Technology, Features, Experience

Apple is a company that has parlayed design into phenomenal business success, driven by its CEO, Steve Jobs. Here's what he has said about delivering beautiful solutions:

"When you start looking at a problem and it seems really simple, you don't really understand the complexity of the problem. Then you get into the problem, and you see that it's really complicated, and you come up with all these convoluted solutions. That's sort of the middle, and that's where most people stop. . . . But the really great person will keep on going and find the key, the underlying principle of the problem—and come up with an elegant, really beautiful solution that works. That's what we wanted to do with Mac."

– Steve Jobs[1]

In that quote, uttered 17 years before the introduction of the iPod and 23 years before the iPhone, Jobs neatly captures the evolution of product offerings. You can strip it down even further to just three key essentials: technology, features, and experience.

Products necessarily begin with the technology that makes them possible. And the introduction of a new technology can establish a company in the market. When VCRs came on the consumer market in the late '70s, all that really mattered is that they did something you could never do before—record television shows so that you could play them back on your own time. It didn't matter that a VCR took up a lot of space and didn't look pretty and wasn't particularly intuitive. It's an example of the walking dog syndrome: a dog doesn't walk very well on its hind legs alone, but we're fascinated and thrilled because it can walk that way at all.
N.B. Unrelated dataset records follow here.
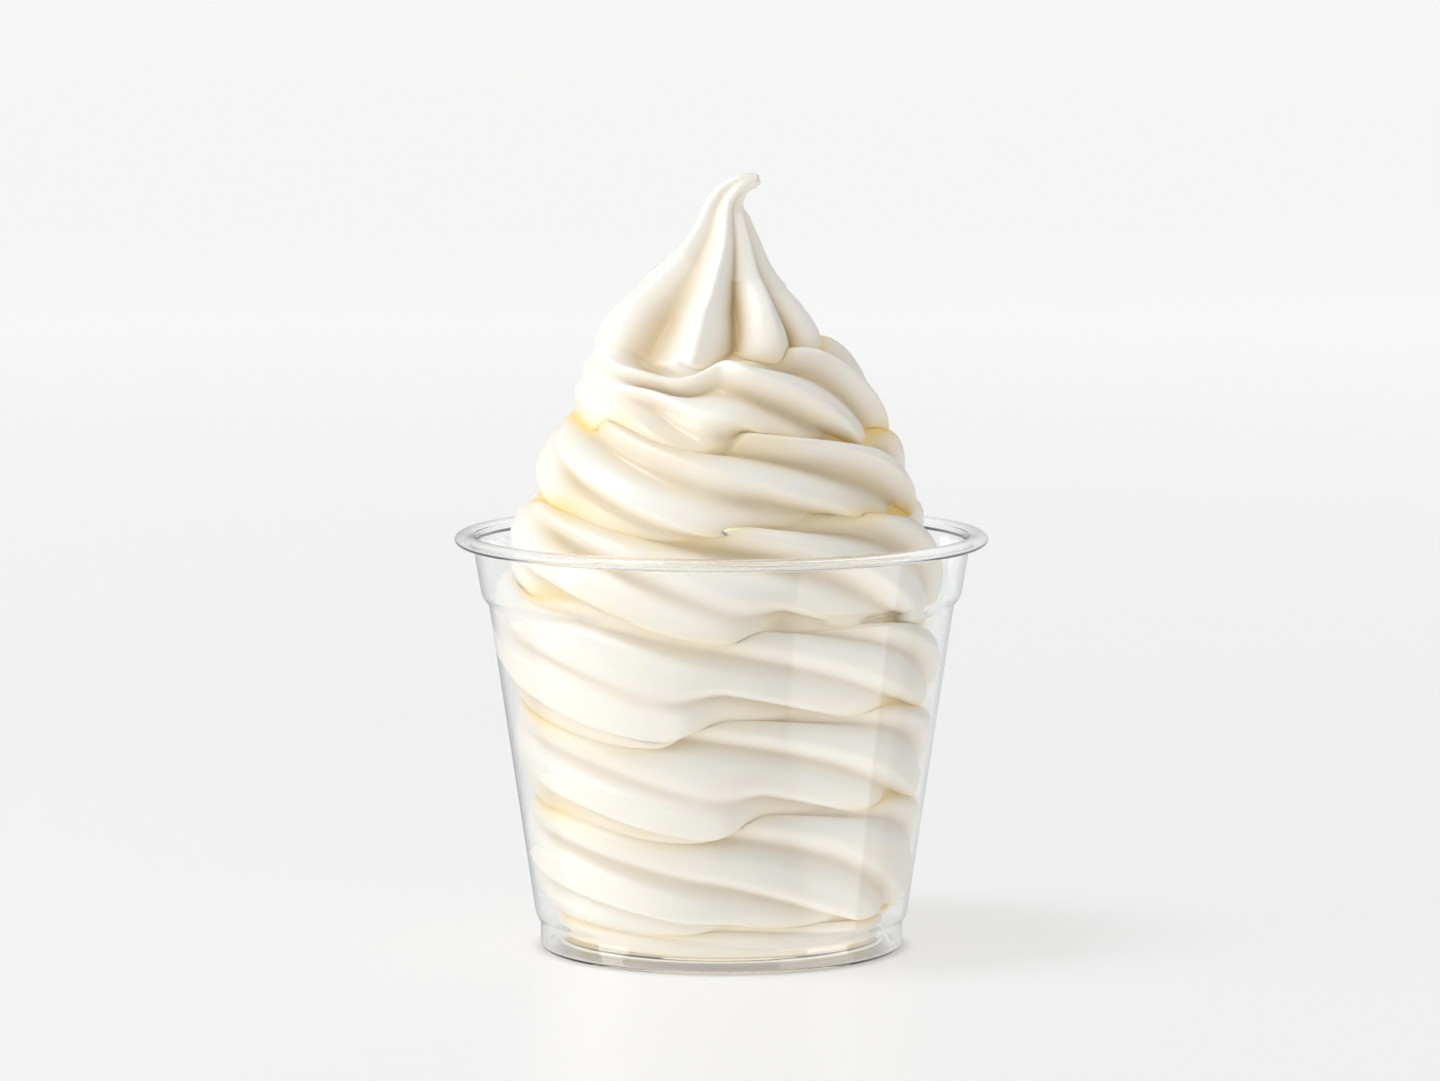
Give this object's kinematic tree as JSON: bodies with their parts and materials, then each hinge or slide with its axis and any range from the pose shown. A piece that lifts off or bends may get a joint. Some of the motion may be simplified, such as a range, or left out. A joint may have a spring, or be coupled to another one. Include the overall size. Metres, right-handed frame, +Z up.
{
  "type": "cup of soft-serve ice cream",
  "caption": "Round clear plastic cup filled with a ridged swirl of vanilla soft-serve ice cream that rises above the rolled rim to a curled peak.",
  "frame": {"origin": "on the surface the cup stands on, at the centre of its foot", "axes": "+Z up along the cup's axis, -Y towards the front, +X to the right, where the peak's tip points"},
  "size_m": [0.098, 0.098, 0.1424],
  "materials": {
    "clear_plastic": "clear, thin and glossy, with a rolled rim",
    "ice_cream": "creamy vanilla, smooth and softly glossy"
  },
  "bodies": {
    "root": {"cup": "clear_plastic", "soft_serve": "ice_cream"}
  },
  "joints": []
}
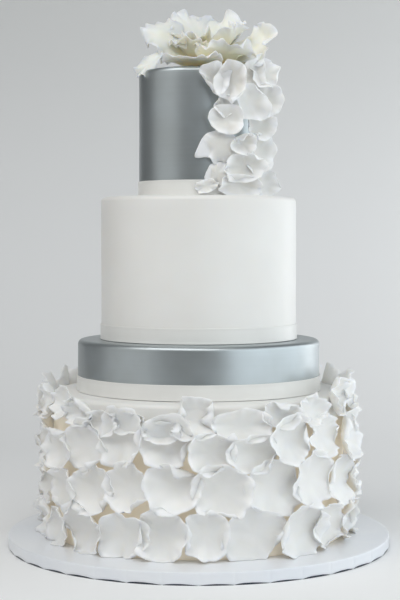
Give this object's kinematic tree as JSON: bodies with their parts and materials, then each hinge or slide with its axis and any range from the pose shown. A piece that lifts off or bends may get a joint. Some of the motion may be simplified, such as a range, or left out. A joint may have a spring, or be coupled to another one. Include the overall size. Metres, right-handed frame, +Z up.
{
  "type": "tiered wedding cake",
  "caption": "Tiered wedding cake on a wrapped round board: white and pearl grey tiers, satin ribbons, a skirt and cascade of sugar petals and a large open sugar flower.",
  "frame": {"origin": "centre of the board's underside, on the surface it rests on", "axes": "+Z up through the middle of the tiers, front of the cake towards -Y"},
  "size_m": [0.4057, 0.406, 0.5671],
  "materials": {
    "board_wrap": "satin white wrapped board",
    "white_icing": "smooth white sugar paste icing",
    "pearl_icing": "brushed pearl lustre over grey sugar paste",
    "satin_ribbon": "ivory satin",
    "sugar_petal": "soft matt sugar paste petals"
  },
  "bodies": {
    "root": {"cake_board": "board_wrap", "cascade_petal_01": "sugar_petal", "cascade_petal_02": "sugar_petal", "cascade_petal_03": "sugar_petal", "cascade_petal_04": "sugar_petal", "cascade_petal_05": "sugar_petal", "cascade_petal_06": "sugar_petal", "cascade_petal_07": "sugar_petal", "cascade_petal_08": "sugar_petal", "cascade_petal_09": "sugar_petal", "cascade_petal_10": "sugar_petal", "cascade_petal_11": "sugar_petal", "cascade_petal_12": "sugar_petal", "cascade_petal_13": "sugar_petal", "cascade_petal_14": "sugar_petal", "cascade_petal_15": "sugar_petal", "cascade_petal_16": "sugar_petal", "cascade_petal_17": "sugar_petal", "edge_petal": "sugar_petal", "flower_bud": "sugar_petal", "flower_inner_1": "sugar_petal", "flower_inner_2": "sugar_petal", "flower_inner_3": "sugar_petal", "flower_inner_4": "sugar_petal", "flower_low_1": "sugar_petal", "flower_low_2": "sugar_petal", "flower_low_3": "sugar_petal", "flower_low_4": "sugar_petal", "flower_low_5": "sugar_petal", "flower_low_6": "sugar_petal", "flower_open_1": "sugar_petal", "flower_open_2": "sugar_petal", "flower_open_3": "sugar_petal", "flower_open_4": "sugar_petal", "flower_open_5": "sugar_petal", "flower_open_6": "sugar_petal", "petal_row_1": "sugar_petal", "petal_row_2": "sugar_petal", "petal_row_3": "sugar_petal", "petal_row_4": "sugar_petal", "ribbon_2": "satin_ribbon", "ribbon_3": "satin_ribbon", "ribbon_4": "satin_ribbon", "tier_1": "white_icing", "tier_2": "pearl_icing", "tier_3": "white_icing", "tier_4": "pearl_icing"}
  },
  "joints": []
}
Eventually competitors mimic your technology, and features become the important differentiator. You load your offering with more stuff, and it fills the product's packaging with bullet points. In the 1980s and into the 1990s, VCRs began loading up on functionality by adding VCR Plus, on-screen menus, various playback speeds, child locks, jog wheels, 21-day timers, the ability to record one frame at a time, and more. As Jobs said, "Then you get into the problem, and you see that it's really complicated, and you come up with all these convoluted solutions. That's sort of the middle, and that's where most people stop." It's for this reason the blinking 12:00 became the icon of poorly designed consumer electronics, and most folks used the VCR as simply a videocassette player, viewing whatever they rented.

"But the really great person will keep on going and find the key, the underlying principle of the problem—and come up with an elegant, really beautiful solution that works." At some point, to stay viable, product categories require a quantum evolution that takes them beyond technology and features and on to the satisfaction of a customer experience. The VCR begat the DVR, and TiVo, the leading DVR brand, is successful because the designers began with an experience-focused mindset, and developed the product to fulfill those needs (Figure 1-5).

The friendliness and approachability of the TiVo logo demonstrates the company's desire to connect with emotion and experience.

Figure 1-5. The friendliness and approachability of the TiVo logo demonstrates the company's desire to connect with emotion and experience.

In some ways, it's unfair to compare TiVo with earlier VCRs because the underlying technology is fundamentally different. But, as with George Eastman and his roll film, TiVo took a new technology (hard-drive based, digital video recording) and realized they could change the game if they focused on the customers' experiences. So rather than simply shoving this hard drive inside a VCR, their experience orientation led to a fundamental rethinking of people's relationship to television. And even though TiVo hasn't been the runaway success that its early advocates hoped, this experiential approach has made TiVo the only successful independent DVR after its primary competitor, ReplayTV, went bankrupt.



[1] Steven Levy, Insanely Great: The Life and Times of Macintosh, the Computer That Changed Everything (Penguin, 2000), p. 139.